Friday, February 17, 2023 5:20:28 PM
Otherwise, FUNN would certainly have gone belly up sometime during the past 3 years.
They took advantage; like many companies.
The accounting practices on how to reflect PPP loans as either Debt or Other Income is not in question.
The main point of bringing up the Loan Forgiveness For FY23Q1 is that it affects the financials for Operations; and ultimately net profits. Without the loan forgiveness of $316,582, there would have been continued negative net profits for the FY23Q1 of -$218,174.
Meaning, the company is still adding to cumulative losses every quarter - and is not close to being positive net profitability. They need to cut down on payroll; likely executive pay.
This does raise two questions for me.
What was the "other income" of $233,391 under Revenues come from?
Why is it a different number than the Other Income of $316,582 for PPP Loan forgiveness?

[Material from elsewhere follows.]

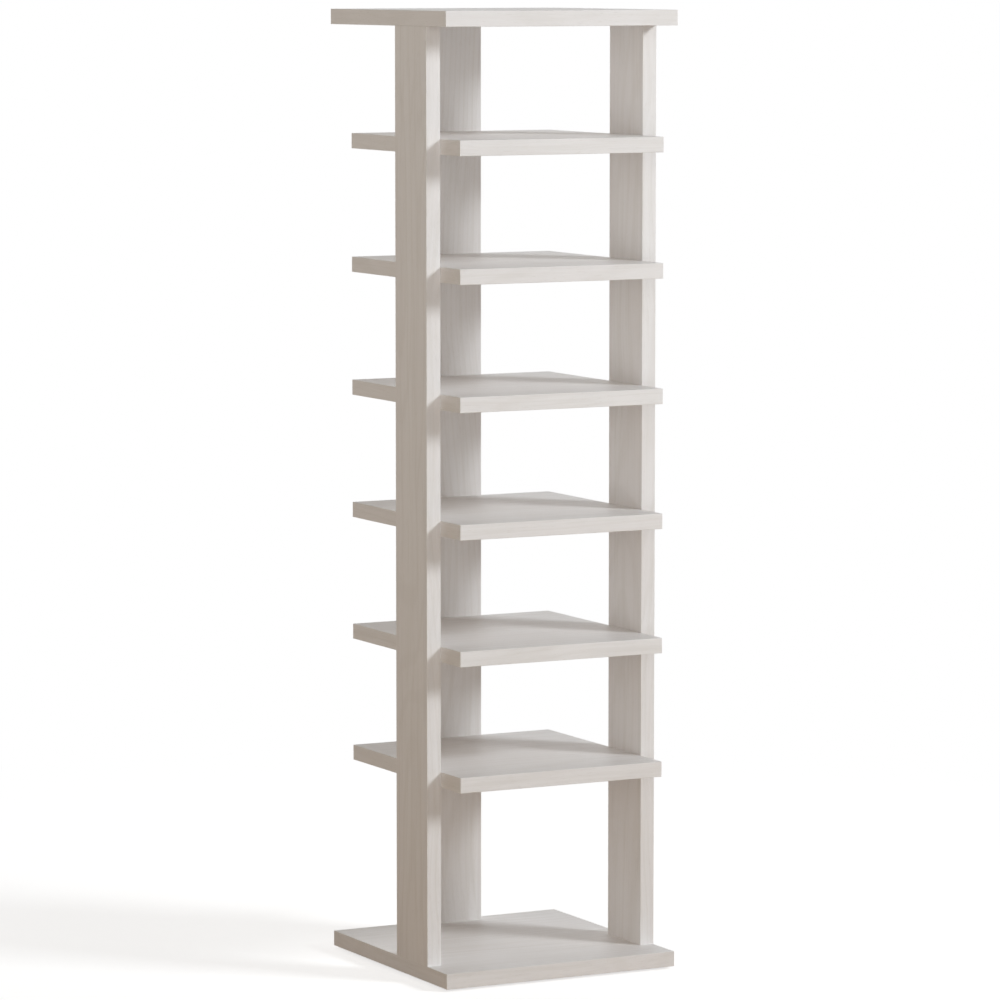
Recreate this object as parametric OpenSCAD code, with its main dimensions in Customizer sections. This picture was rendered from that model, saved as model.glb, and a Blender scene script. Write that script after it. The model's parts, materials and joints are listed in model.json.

Any real accountants in the house?
Accounting for PPP Loans as Debt
Debt Model
Record initial cash inflow of PPP funds as a financial liability. Retain as a liability until either the loan is partly or fully forgiven, and the debtor has been legally released OR when loan is paid off. Companies should give consideration to accruing interest over this period as well. Upon legal release, you would reduce the liability and record a gain on extinguishment of debt for the portion that is forgiven. Extinguishment of debt can be presented in the other income (expense) section of your income statement.
GRANTED A SELF GENERATED P & L STATEMENT HOWEVER, HE IS PLAYING BY THE RULES ("record a gain on extinguishment of debt for the portion that is forgiven...can be recorded in the other income/expense section of your income statement).
Everything posted is MY OPINION! I am making NO buy or sell recommendations here! DO YOUR OWN DUE DILIGENCE!